_Task input:_
————————

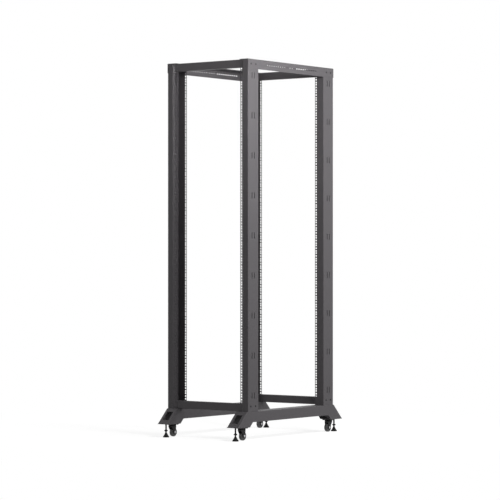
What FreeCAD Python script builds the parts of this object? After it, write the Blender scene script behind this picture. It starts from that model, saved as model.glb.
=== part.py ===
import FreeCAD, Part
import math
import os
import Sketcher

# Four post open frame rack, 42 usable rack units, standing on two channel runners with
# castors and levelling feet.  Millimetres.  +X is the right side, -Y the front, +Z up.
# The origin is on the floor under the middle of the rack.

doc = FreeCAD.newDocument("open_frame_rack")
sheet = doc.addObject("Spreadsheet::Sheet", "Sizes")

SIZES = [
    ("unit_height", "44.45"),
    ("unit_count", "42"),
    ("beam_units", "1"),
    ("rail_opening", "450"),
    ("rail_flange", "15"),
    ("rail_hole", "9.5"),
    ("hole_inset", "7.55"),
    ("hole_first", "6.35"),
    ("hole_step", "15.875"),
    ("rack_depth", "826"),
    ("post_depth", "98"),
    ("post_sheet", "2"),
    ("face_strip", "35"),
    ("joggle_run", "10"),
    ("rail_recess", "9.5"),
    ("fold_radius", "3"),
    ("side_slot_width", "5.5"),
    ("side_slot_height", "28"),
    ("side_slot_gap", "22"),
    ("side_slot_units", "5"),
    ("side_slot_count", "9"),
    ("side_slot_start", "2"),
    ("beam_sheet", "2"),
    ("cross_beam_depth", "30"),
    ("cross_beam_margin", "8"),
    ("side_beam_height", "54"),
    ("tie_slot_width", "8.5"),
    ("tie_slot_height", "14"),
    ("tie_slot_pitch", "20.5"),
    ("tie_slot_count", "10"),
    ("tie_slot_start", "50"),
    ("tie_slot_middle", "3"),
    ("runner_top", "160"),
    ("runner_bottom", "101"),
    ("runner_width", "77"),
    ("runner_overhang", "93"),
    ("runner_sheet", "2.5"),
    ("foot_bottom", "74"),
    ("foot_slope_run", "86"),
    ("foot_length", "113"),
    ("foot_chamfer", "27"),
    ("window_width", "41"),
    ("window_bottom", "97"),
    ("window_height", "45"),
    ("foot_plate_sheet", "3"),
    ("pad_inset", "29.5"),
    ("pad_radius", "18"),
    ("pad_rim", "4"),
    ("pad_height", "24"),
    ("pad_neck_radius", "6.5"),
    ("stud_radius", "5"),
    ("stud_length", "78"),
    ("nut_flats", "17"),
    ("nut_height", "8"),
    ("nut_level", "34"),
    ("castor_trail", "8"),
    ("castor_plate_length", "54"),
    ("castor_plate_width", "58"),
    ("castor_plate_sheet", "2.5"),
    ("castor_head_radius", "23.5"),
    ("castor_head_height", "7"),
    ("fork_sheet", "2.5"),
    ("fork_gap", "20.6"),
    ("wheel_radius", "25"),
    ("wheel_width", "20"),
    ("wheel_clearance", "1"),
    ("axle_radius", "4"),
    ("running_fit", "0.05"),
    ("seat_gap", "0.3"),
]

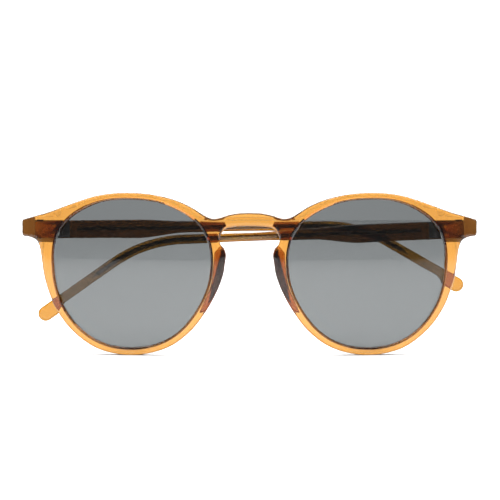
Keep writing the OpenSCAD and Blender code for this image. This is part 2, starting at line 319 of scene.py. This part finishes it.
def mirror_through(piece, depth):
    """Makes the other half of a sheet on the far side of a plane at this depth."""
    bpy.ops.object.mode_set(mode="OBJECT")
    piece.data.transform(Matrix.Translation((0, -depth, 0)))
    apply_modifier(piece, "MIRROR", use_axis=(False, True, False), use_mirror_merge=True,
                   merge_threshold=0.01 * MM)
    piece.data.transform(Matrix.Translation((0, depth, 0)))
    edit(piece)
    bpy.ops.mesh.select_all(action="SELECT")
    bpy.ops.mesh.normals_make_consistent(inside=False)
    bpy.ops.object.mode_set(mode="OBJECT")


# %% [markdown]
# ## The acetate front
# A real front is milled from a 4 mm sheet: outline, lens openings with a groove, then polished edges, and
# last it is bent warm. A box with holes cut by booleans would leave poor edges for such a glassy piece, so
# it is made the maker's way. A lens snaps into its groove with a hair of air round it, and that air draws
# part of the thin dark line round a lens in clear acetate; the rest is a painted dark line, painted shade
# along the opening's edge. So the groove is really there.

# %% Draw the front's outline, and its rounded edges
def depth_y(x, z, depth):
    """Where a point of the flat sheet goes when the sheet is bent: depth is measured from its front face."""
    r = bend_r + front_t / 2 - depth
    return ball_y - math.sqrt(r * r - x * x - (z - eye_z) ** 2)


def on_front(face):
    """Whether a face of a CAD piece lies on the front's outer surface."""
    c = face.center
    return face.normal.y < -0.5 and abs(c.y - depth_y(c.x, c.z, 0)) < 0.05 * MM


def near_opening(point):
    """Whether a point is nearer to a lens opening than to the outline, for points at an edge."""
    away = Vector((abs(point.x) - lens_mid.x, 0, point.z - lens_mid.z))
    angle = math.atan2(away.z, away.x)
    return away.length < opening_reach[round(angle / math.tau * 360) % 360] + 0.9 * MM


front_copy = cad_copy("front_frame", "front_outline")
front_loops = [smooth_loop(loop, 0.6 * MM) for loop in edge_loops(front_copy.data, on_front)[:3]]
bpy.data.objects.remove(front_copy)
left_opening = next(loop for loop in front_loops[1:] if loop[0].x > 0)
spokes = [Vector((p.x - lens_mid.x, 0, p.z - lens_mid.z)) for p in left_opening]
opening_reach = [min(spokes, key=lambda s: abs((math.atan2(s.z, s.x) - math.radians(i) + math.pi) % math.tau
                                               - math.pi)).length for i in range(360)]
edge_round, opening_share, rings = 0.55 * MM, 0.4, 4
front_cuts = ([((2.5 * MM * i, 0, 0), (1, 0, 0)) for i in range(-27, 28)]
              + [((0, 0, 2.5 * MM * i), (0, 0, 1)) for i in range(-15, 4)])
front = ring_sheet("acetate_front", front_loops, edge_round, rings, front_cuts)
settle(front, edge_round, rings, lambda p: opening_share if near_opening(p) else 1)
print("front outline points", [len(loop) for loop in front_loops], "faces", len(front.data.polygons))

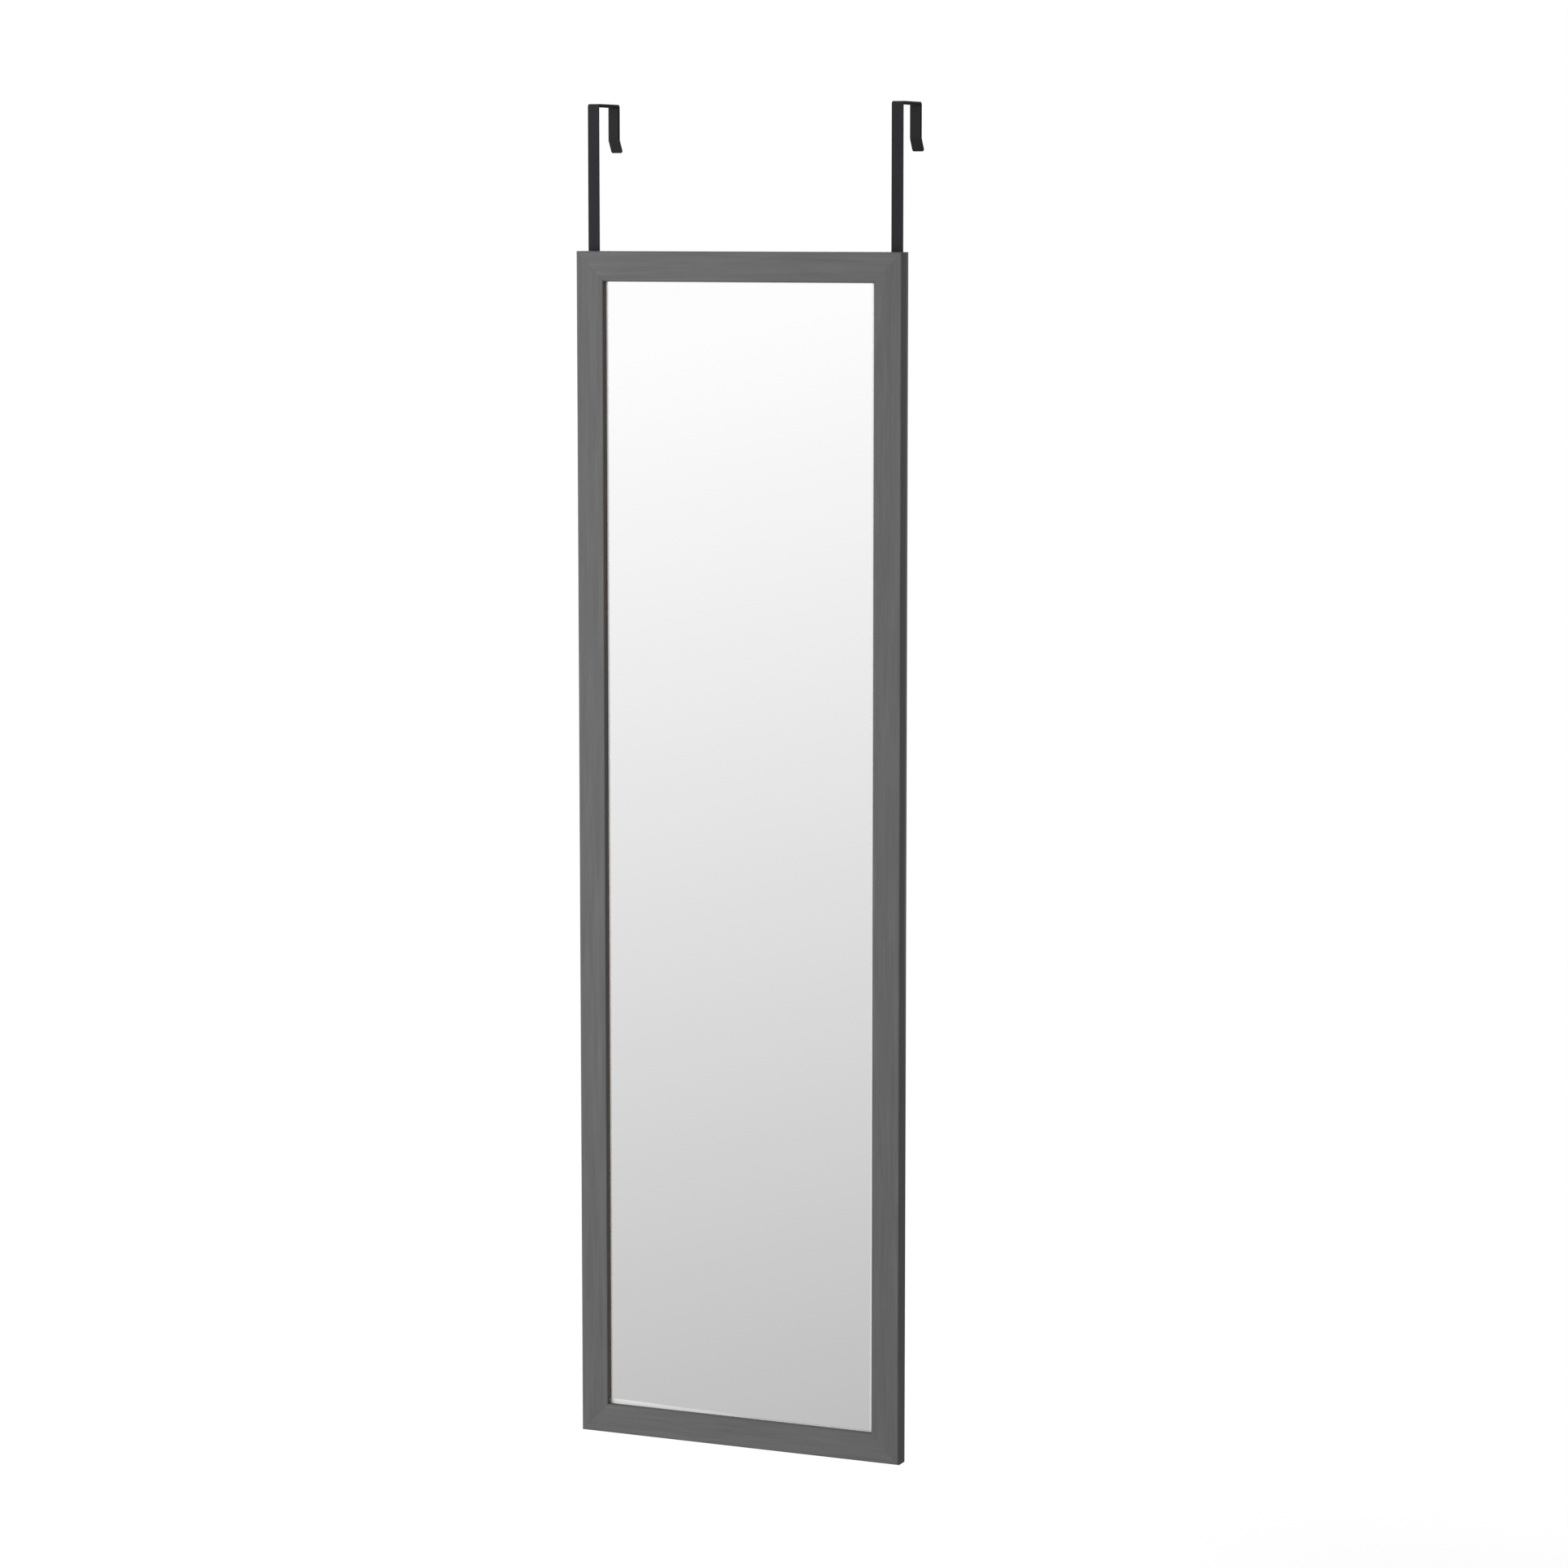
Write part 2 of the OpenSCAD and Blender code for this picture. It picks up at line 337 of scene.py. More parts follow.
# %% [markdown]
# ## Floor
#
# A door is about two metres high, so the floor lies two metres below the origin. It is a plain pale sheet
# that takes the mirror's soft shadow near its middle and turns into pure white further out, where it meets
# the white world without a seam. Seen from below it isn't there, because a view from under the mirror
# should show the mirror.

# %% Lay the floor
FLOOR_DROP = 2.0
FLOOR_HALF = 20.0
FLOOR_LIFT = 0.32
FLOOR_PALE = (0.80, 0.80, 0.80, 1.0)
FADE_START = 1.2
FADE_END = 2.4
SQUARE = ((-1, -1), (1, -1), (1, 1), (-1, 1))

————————

_Work to be completed:_ Please output the complete data exactly.

_Complete response:_
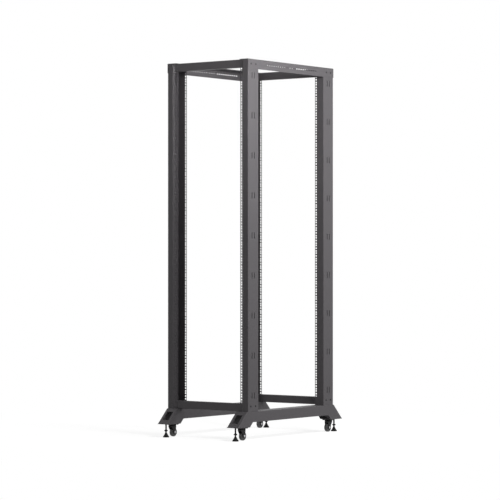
What FreeCAD Python script builds the parts of this object? After it, write the Blender scene script behind this picture. It starts from that model, saved as model.glb.
=== part.py ===
import FreeCAD, Part
import math
import os
import Sketcher

# Four post open frame rack, 42 usable rack units, standing on two channel runners with
# castors and levelling feet.  Millimetres.  +X is the right side, -Y the front, +Z up.
# The origin is on the floor under the middle of the rack.

doc = FreeCAD.newDocument("open_frame_rack")
sheet = doc.addObject("Spreadsheet::Sheet", "Sizes")

SIZES = [
    ("unit_height", "44.45"),
    ("unit_count", "42"),
    ("beam_units", "1"),
    ("rail_opening", "450"),
    ("rail_flange", "15"),
    ("rail_hole", "9.5"),
    ("hole_inset", "7.55"),
    ("hole_first", "6.35"),
    ("hole_step", "15.875"),
    ("rack_depth", "826"),
    ("post_depth", "98"),
    ("post_sheet", "2"),
    ("face_strip", "35"),
    ("joggle_run", "10"),
    ("rail_recess", "9.5"),
    ("fold_radius", "3"),
    ("side_slot_width", "5.5"),
    ("side_slot_height", "28"),
    ("side_slot_gap", "22"),
    ("side_slot_units", "5"),
    ("side_slot_count", "9"),
    ("side_slot_start", "2"),
    ("beam_sheet", "2"),
    ("cross_beam_depth", "30"),
    ("cross_beam_margin", "8"),
    ("side_beam_height", "54"),
    ("tie_slot_width", "8.5"),
    ("tie_slot_height", "14"),
    ("tie_slot_pitch", "20.5"),
    ("tie_slot_count", "10"),
    ("tie_slot_start", "50"),
    ("tie_slot_middle", "3"),
    ("runner_top", "160"),
    ("runner_bottom", "101"),
    ("runner_width", "77"),
    ("runner_overhang", "93"),
    ("runner_sheet", "2.5"),
    ("foot_bottom", "74"),
    ("foot_slope_run", "86"),
    ("foot_length", "113"),
    ("foot_chamfer", "27"),
    ("window_width", "41"),
    ("window_bottom", "97"),
    ("window_height", "45"),
    ("foot_plate_sheet", "3"),
    ("pad_inset", "29.5"),
    ("pad_radius", "18"),
    ("pad_rim", "4"),
    ("pad_height", "24"),
    ("pad_neck_radius", "6.5"),
    ("stud_radius", "5"),
    ("stud_length", "78"),
    ("nut_flats", "17"),
    ("nut_height", "8"),
    ("nut_level", "34"),
    ("castor_trail", "8"),
    ("castor_plate_length", "54"),
    ("castor_plate_width", "58"),
    ("castor_plate_sheet", "2.5"),
    ("castor_head_radius", "23.5"),
    ("castor_head_height", "7"),
    ("fork_sheet", "2.5"),
    ("fork_gap", "20.6"),
    ("wheel_radius", "25"),
    ("wheel_width", "20"),
    ("wheel_clearance", "1"),
    ("axle_radius", "4"),
    ("running_fit", "0.05"),
    ("seat_gap", "0.3"),
]

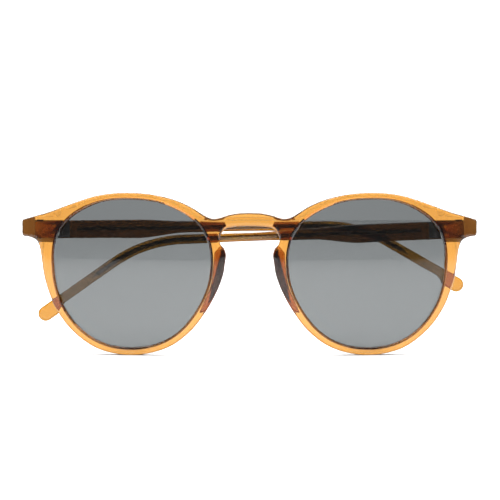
Keep writing the OpenSCAD and Blender code for this image. This is part 2, starting at line 319 of scene.py. This part finishes it.
def mirror_through(piece, depth):
    """Makes the other half of a sheet on the far side of a plane at this depth."""
    bpy.ops.object.mode_set(mode="OBJECT")
    piece.data.transform(Matrix.Translation((0, -depth, 0)))
    apply_modifier(piece, "MIRROR", use_axis=(False, True, False), use_mirror_merge=True,
                   merge_threshold=0.01 * MM)
    piece.data.transform(Matrix.Translation((0, depth, 0)))
    edit(piece)
    bpy.ops.mesh.select_all(action="SELECT")
    bpy.ops.mesh.normals_make_consistent(inside=False)
    bpy.ops.object.mode_set(mode="OBJECT")


# %% [markdown]
# ## The acetate front
# A real front is milled from a 4 mm sheet: outline, lens openings with a groove, then polished edges, and
# last it is bent warm. A box with holes cut by booleans would leave poor edges for such a glassy piece, so
# it is made the maker's way. A lens snaps into its groove with a hair of air round it, and that air draws
# part of the thin dark line round a lens in clear acetate; the rest is a painted dark line, painted shade
# along the opening's edge. So the groove is really there.

# %% Draw the front's outline, and its rounded edges
def depth_y(x, z, depth):
    """Where a point of the flat sheet goes when the sheet is bent: depth is measured from its front face."""
    r = bend_r + front_t / 2 - depth
    return ball_y - math.sqrt(r * r - x * x - (z - eye_z) ** 2)


def on_front(face):
    """Whether a face of a CAD piece lies on the front's outer surface."""
    c = face.center
    return face.normal.y < -0.5 and abs(c.y - depth_y(c.x, c.z, 0)) < 0.05 * MM


def near_opening(point):
    """Whether a point is nearer to a lens opening than to the outline, for points at an edge."""
    away = Vector((abs(point.x) - lens_mid.x, 0, point.z - lens_mid.z))
    angle = math.atan2(away.z, away.x)
    return away.length < opening_reach[round(angle / math.tau * 360) % 360] + 0.9 * MM


front_copy = cad_copy("front_frame", "front_outline")
front_loops = [smooth_loop(loop, 0.6 * MM) for loop in edge_loops(front_copy.data, on_front)[:3]]
bpy.data.objects.remove(front_copy)
left_opening = next(loop for loop in front_loops[1:] if loop[0].x > 0)
spokes = [Vector((p.x - lens_mid.x, 0, p.z - lens_mid.z)) for p in left_opening]
opening_reach = [min(spokes, key=lambda s: abs((math.atan2(s.z, s.x) - math.radians(i) + math.pi) % math.tau
                                               - math.pi)).length for i in range(360)]
edge_round, opening_share, rings = 0.55 * MM, 0.4, 4
front_cuts = ([((2.5 * MM * i, 0, 0), (1, 0, 0)) for i in range(-27, 28)]
              + [((0, 0, 2.5 * MM * i), (0, 0, 1)) for i in range(-15, 4)])
front = ring_sheet("acetate_front", front_loops, edge_round, rings, front_cuts)
settle(front, edge_round, rings, lambda p: opening_share if near_opening(p) else 1)
print("front outline points", [len(loop) for loop in front_loops], "faces", len(front.data.polygons))

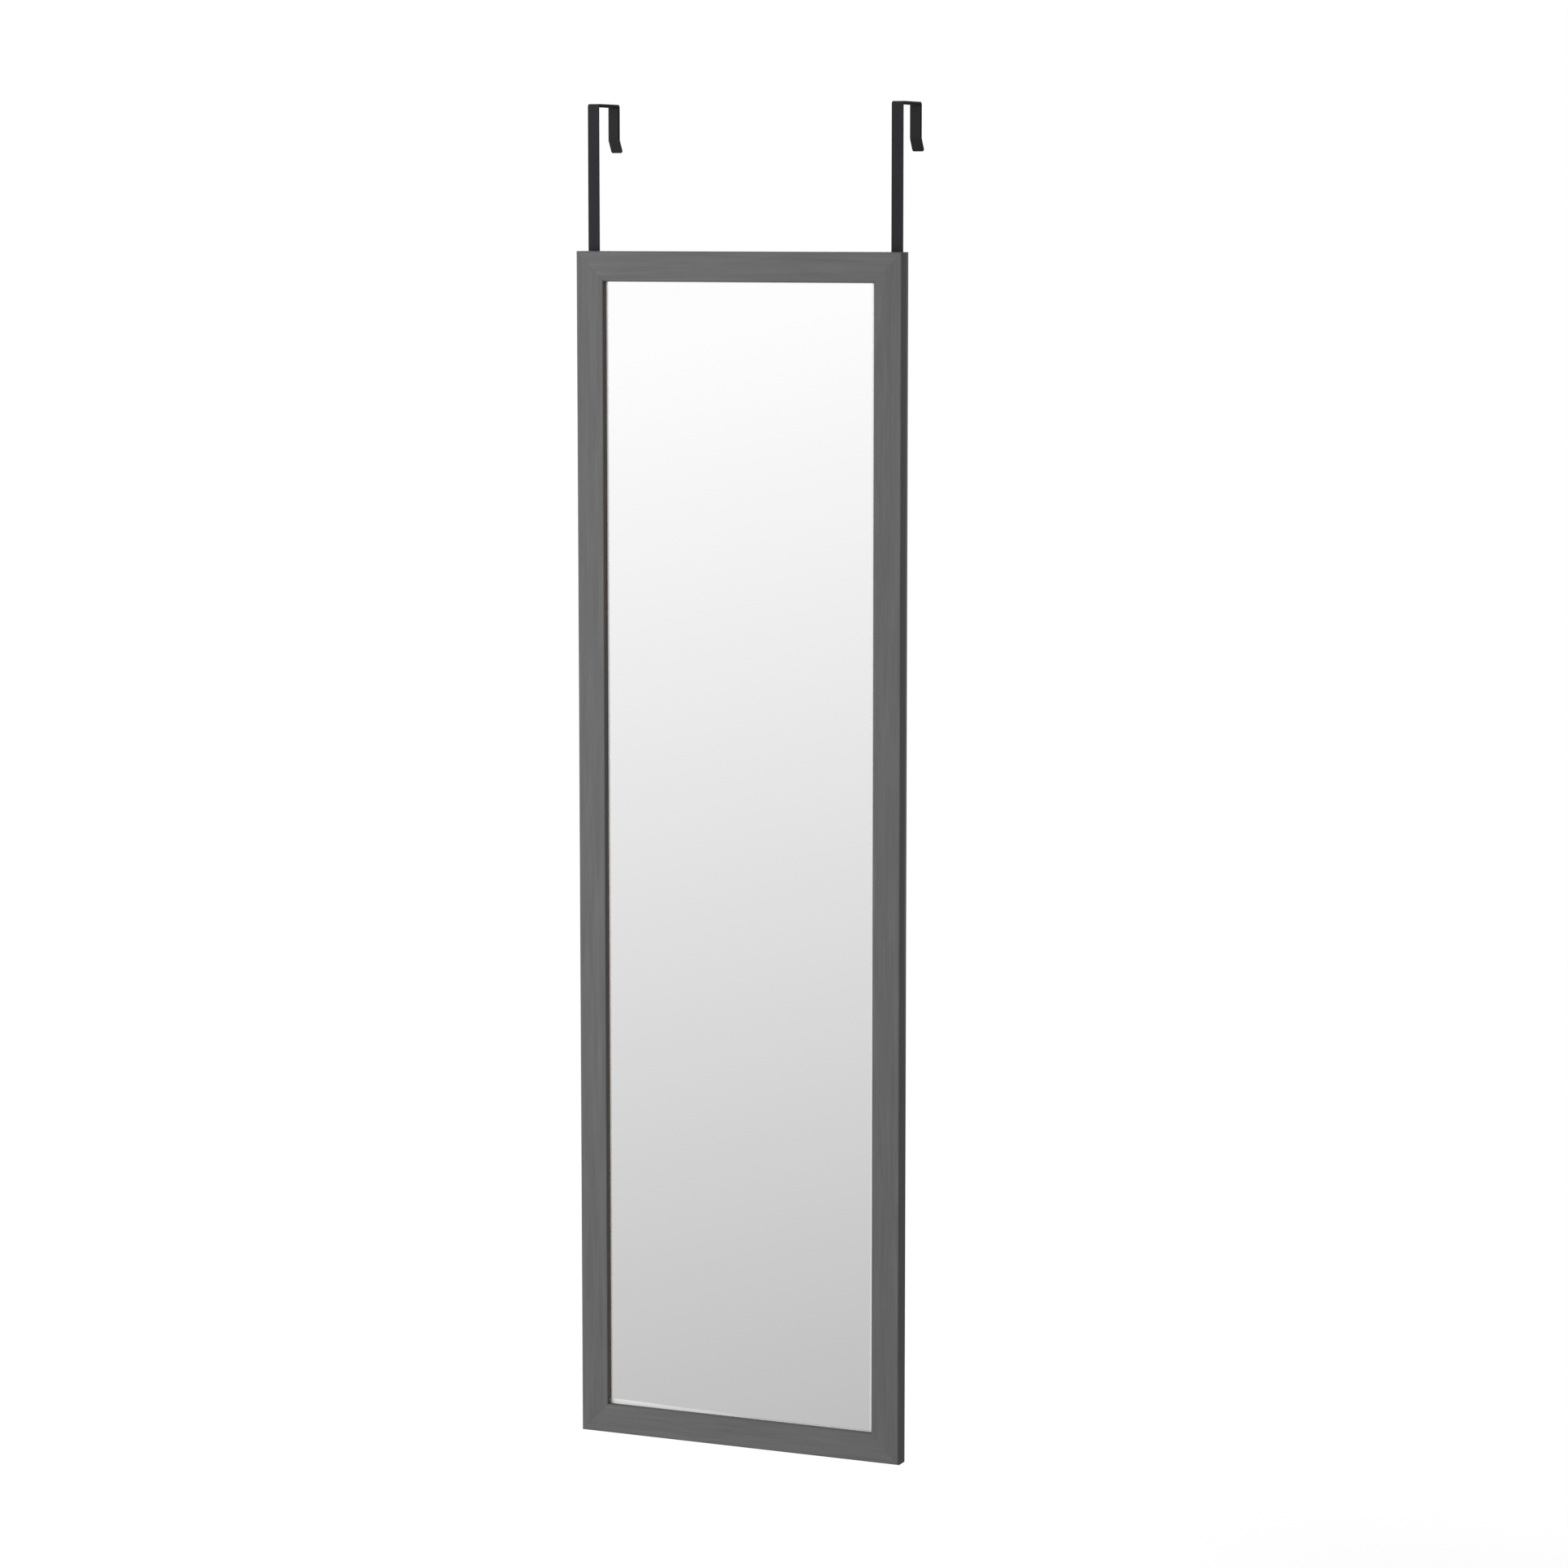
Write part 2 of the OpenSCAD and Blender code for this picture. It picks up at line 337 of scene.py. More parts follow.
# %% [markdown]
# ## Floor
#
# A door is about two metres high, so the floor lies two metres below the origin. It is a plain pale sheet
# that takes the mirror's soft shadow near its middle and turns into pure white further out, where it meets
# the white world without a seam. Seen from below it isn't there, because a view from under the mirror
# should show the mirror.

# %% Lay the floor
FLOOR_DROP = 2.0
FLOOR_HALF = 20.0
FLOOR_LIFT = 0.32
FLOOR_PALE = (0.80, 0.80, 0.80, 1.0)
FADE_START = 1.2
FADE_END = 2.4
SQUARE = ((-1, -1), (1, -1), (1, 1), (-1, 1))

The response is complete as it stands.